_Problem to work on_. Write the data out again, exactly as given.
------------------------
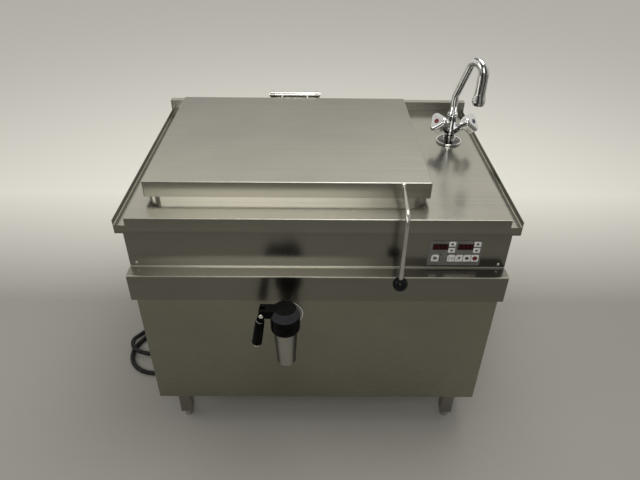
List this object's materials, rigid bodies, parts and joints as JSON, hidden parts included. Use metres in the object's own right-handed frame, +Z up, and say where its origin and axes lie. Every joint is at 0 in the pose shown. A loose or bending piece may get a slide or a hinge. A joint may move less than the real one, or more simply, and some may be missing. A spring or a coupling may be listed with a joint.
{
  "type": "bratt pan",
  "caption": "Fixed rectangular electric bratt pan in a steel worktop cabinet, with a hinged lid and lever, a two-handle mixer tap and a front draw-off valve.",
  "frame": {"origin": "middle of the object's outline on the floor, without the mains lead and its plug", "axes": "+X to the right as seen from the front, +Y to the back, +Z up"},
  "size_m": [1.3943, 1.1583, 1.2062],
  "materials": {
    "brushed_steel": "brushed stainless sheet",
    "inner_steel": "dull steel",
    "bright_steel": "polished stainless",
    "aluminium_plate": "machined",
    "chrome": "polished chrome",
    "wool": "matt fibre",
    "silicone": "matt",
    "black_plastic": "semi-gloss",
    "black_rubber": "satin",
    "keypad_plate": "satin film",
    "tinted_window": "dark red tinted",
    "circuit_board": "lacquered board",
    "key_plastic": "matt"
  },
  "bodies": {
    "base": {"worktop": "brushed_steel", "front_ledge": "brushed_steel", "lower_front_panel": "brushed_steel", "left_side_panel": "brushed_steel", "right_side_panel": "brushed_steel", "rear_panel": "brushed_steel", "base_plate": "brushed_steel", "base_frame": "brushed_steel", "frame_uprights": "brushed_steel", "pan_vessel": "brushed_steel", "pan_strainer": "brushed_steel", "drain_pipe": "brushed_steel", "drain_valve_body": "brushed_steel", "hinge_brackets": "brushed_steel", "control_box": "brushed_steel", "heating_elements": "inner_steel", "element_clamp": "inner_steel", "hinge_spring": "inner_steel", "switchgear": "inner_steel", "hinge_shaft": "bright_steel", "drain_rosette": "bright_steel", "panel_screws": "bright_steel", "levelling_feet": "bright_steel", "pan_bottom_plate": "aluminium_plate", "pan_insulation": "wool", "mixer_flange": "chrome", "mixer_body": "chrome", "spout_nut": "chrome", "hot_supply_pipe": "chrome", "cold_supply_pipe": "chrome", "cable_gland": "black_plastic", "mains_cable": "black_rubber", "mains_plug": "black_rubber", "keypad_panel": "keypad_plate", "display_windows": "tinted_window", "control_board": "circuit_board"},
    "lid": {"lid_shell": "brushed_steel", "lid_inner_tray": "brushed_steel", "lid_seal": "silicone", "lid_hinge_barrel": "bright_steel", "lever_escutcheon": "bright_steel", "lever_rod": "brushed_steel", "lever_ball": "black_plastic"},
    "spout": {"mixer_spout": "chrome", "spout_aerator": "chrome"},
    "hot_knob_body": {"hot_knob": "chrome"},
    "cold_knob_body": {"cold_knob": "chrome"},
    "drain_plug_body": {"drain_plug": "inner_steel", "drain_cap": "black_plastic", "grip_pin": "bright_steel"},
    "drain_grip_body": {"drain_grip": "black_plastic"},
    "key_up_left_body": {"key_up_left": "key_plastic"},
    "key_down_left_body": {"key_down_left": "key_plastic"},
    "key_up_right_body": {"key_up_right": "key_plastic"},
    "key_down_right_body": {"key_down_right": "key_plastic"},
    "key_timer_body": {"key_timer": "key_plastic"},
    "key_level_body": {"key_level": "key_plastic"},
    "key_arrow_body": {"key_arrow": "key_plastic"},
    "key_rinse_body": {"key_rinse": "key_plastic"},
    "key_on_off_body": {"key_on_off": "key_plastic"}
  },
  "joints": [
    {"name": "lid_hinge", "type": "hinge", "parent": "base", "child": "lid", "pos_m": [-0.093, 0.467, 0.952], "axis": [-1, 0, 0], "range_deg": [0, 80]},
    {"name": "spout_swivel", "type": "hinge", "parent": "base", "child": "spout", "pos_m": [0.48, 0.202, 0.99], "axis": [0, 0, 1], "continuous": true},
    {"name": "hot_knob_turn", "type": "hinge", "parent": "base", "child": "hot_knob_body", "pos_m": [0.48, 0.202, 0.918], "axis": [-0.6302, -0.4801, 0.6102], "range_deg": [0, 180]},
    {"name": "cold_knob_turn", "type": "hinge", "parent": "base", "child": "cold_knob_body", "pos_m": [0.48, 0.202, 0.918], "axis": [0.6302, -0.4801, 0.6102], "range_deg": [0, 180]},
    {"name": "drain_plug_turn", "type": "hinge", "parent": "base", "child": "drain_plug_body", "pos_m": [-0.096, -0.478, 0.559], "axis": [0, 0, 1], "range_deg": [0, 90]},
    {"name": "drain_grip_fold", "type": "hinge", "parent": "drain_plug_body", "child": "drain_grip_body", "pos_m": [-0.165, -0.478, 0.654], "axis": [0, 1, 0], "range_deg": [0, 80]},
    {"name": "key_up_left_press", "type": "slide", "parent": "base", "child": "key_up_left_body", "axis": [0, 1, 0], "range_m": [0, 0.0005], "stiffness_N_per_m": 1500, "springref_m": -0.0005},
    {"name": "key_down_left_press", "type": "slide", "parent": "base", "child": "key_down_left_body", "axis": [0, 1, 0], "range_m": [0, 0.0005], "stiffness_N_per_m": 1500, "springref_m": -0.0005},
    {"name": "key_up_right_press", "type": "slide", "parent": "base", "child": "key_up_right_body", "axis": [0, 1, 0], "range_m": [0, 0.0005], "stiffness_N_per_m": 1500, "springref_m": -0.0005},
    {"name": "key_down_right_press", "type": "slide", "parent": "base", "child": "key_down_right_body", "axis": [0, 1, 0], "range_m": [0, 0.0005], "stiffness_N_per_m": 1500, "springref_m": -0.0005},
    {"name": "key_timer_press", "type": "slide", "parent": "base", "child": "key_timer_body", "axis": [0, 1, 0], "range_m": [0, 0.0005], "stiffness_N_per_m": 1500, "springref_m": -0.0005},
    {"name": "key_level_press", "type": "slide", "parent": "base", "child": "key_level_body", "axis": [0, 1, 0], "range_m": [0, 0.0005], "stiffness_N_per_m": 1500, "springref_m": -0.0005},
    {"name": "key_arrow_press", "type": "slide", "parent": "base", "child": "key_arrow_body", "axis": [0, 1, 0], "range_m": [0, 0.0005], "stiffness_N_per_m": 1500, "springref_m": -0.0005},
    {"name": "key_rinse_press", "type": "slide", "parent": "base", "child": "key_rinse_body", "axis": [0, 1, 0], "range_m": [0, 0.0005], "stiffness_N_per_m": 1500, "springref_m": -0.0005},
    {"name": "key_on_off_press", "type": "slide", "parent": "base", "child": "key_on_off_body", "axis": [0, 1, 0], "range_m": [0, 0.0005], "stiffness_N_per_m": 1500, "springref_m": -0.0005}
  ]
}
------------------------
_Completed task_.
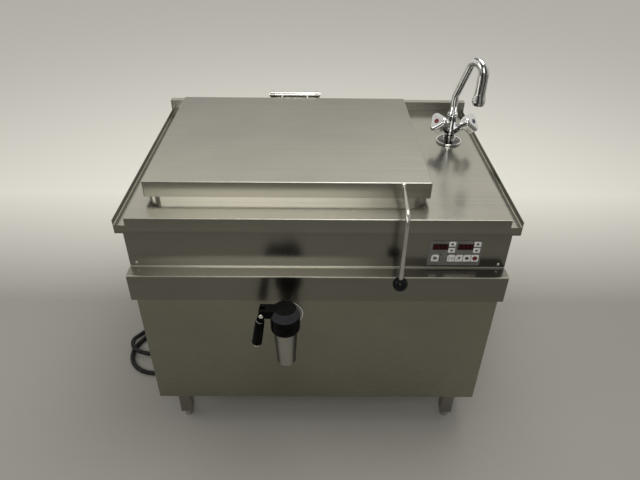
List this object's materials, rigid bodies, parts and joints as JSON, hidden parts included. Use metres in the object's own right-handed frame, +Z up, and say where its origin and axes lie. Every joint is at 0 in the pose shown. A loose or bending piece may get a slide or a hinge. A joint may move less than the real one, or more simply, and some may be missing. A spring or a coupling may be listed with a joint.
{
  "type": "bratt pan",
  "caption": "Fixed rectangular electric bratt pan in a steel worktop cabinet, with a hinged lid and lever, a two-handle mixer tap and a front draw-off valve.",
  "frame": {"origin": "middle of the object's outline on the floor, without the mains lead and its plug", "axes": "+X to the right as seen from the front, +Y to the back, +Z up"},
  "size_m": [1.3943, 1.1583, 1.2062],
  "materials": {
    "brushed_steel": "brushed stainless sheet",
    "inner_steel": "dull steel",
    "bright_steel": "polished stainless",
    "aluminium_plate": "machined",
    "chrome": "polished chrome",
    "wool": "matt fibre",
    "silicone": "matt",
    "black_plastic": "semi-gloss",
    "black_rubber": "satin",
    "keypad_plate": "satin film",
    "tinted_window": "dark red tinted",
    "circuit_board": "lacquered board",
    "key_plastic": "matt"
  },
  "bodies": {
    "base": {"worktop": "brushed_steel", "front_ledge": "brushed_steel", "lower_front_panel": "brushed_steel", "left_side_panel": "brushed_steel", "right_side_panel": "brushed_steel", "rear_panel": "brushed_steel", "base_plate": "brushed_steel", "base_frame": "brushed_steel", "frame_uprights": "brushed_steel", "pan_vessel": "brushed_steel", "pan_strainer": "brushed_steel", "drain_pipe": "brushed_steel", "drain_valve_body": "brushed_steel", "hinge_brackets": "brushed_steel", "control_box": "brushed_steel", "heating_elements": "inner_steel", "element_clamp": "inner_steel", "hinge_spring": "inner_steel", "switchgear": "inner_steel", "hinge_shaft": "bright_steel", "drain_rosette": "bright_steel", "panel_screws": "bright_steel", "levelling_feet": "bright_steel", "pan_bottom_plate": "aluminium_plate", "pan_insulation": "wool", "mixer_flange": "chrome", "mixer_body": "chrome", "spout_nut": "chrome", "hot_supply_pipe": "chrome", "cold_supply_pipe": "chrome", "cable_gland": "black_plastic", "mains_cable": "black_rubber", "mains_plug": "black_rubber", "keypad_panel": "keypad_plate", "display_windows": "tinted_window", "control_board": "circuit_board"},
    "lid": {"lid_shell": "brushed_steel", "lid_inner_tray": "brushed_steel", "lid_seal": "silicone", "lid_hinge_barrel": "bright_steel", "lever_escutcheon": "bright_steel", "lever_rod": "brushed_steel", "lever_ball": "black_plastic"},
    "spout": {"mixer_spout": "chrome", "spout_aerator": "chrome"},
    "hot_knob_body": {"hot_knob": "chrome"},
    "cold_knob_body": {"cold_knob": "chrome"},
    "drain_plug_body": {"drain_plug": "inner_steel", "drain_cap": "black_plastic", "grip_pin": "bright_steel"},
    "drain_grip_body": {"drain_grip": "black_plastic"},
    "key_up_left_body": {"key_up_left": "key_plastic"},
    "key_down_left_body": {"key_down_left": "key_plastic"},
    "key_up_right_body": {"key_up_right": "key_plastic"},
    "key_down_right_body": {"key_down_right": "key_plastic"},
    "key_timer_body": {"key_timer": "key_plastic"},
    "key_level_body": {"key_level": "key_plastic"},
    "key_arrow_body": {"key_arrow": "key_plastic"},
    "key_rinse_body": {"key_rinse": "key_plastic"},
    "key_on_off_body": {"key_on_off": "key_plastic"}
  },
  "joints": [
    {"name": "lid_hinge", "type": "hinge", "parent": "base", "child": "lid", "pos_m": [-0.093, 0.467, 0.952], "axis": [-1, 0, 0], "range_deg": [0, 80]},
    {"name": "spout_swivel", "type": "hinge", "parent": "base", "child": "spout", "pos_m": [0.48, 0.202, 0.99], "axis": [0, 0, 1], "continuous": true},
    {"name": "hot_knob_turn", "type": "hinge", "parent": "base", "child": "hot_knob_body", "pos_m": [0.48, 0.202, 0.918], "axis": [-0.6302, -0.4801, 0.6102], "range_deg": [0, 180]},
    {"name": "cold_knob_turn", "type": "hinge", "parent": "base", "child": "cold_knob_body", "pos_m": [0.48, 0.202, 0.918], "axis": [0.6302, -0.4801, 0.6102], "range_deg": [0, 180]},
    {"name": "drain_plug_turn", "type": "hinge", "parent": "base", "child": "drain_plug_body", "pos_m": [-0.096, -0.478, 0.559], "axis": [0, 0, 1], "range_deg": [0, 90]},
    {"name": "drain_grip_fold", "type": "hinge", "parent": "drain_plug_body", "child": "drain_grip_body", "pos_m": [-0.165, -0.478, 0.654], "axis": [0, 1, 0], "range_deg": [0, 80]},
    {"name": "key_up_left_press", "type": "slide", "parent": "base", "child": "key_up_left_body", "axis": [0, 1, 0], "range_m": [0, 0.0005], "stiffness_N_per_m": 1500, "springref_m": -0.0005},
    {"name": "key_down_left_press", "type": "slide", "parent": "base", "child": "key_down_left_body", "axis": [0, 1, 0], "range_m": [0, 0.0005], "stiffness_N_per_m": 1500, "springref_m": -0.0005},
    {"name": "key_up_right_press", "type": "slide", "parent": "base", "child": "key_up_right_body", "axis": [0, 1, 0], "range_m": [0, 0.0005], "stiffness_N_per_m": 1500, "springref_m": -0.0005},
    {"name": "key_down_right_press", "type": "slide", "parent": "base", "child": "key_down_right_body", "axis": [0, 1, 0], "range_m": [0, 0.0005], "stiffness_N_per_m": 1500, "springref_m": -0.0005},
    {"name": "key_timer_press", "type": "slide", "parent": "base", "child": "key_timer_body", "axis": [0, 1, 0], "range_m": [0, 0.0005], "stiffness_N_per_m": 1500, "springref_m": -0.0005},
    {"name": "key_level_press", "type": "slide", "parent": "base", "child": "key_level_body", "axis": [0, 1, 0], "range_m": [0, 0.0005], "stiffness_N_per_m": 1500, "springref_m": -0.0005},
    {"name": "key_arrow_press", "type": "slide", "parent": "base", "child": "key_arrow_body", "axis": [0, 1, 0], "range_m": [0, 0.0005], "stiffness_N_per_m": 1500, "springref_m": -0.0005},
    {"name": "key_rinse_press", "type": "slide", "parent": "base", "child": "key_rinse_body", "axis": [0, 1, 0], "range_m": [0, 0.0005], "stiffness_N_per_m": 1500, "springref_m": -0.0005},
    {"name": "key_on_off_press", "type": "slide", "parent": "base", "child": "key_on_off_body", "axis": [0, 1, 0], "range_m": [0, 0.0005], "stiffness_N_per_m": 1500, "springref_m": -0.0005}
  ]
}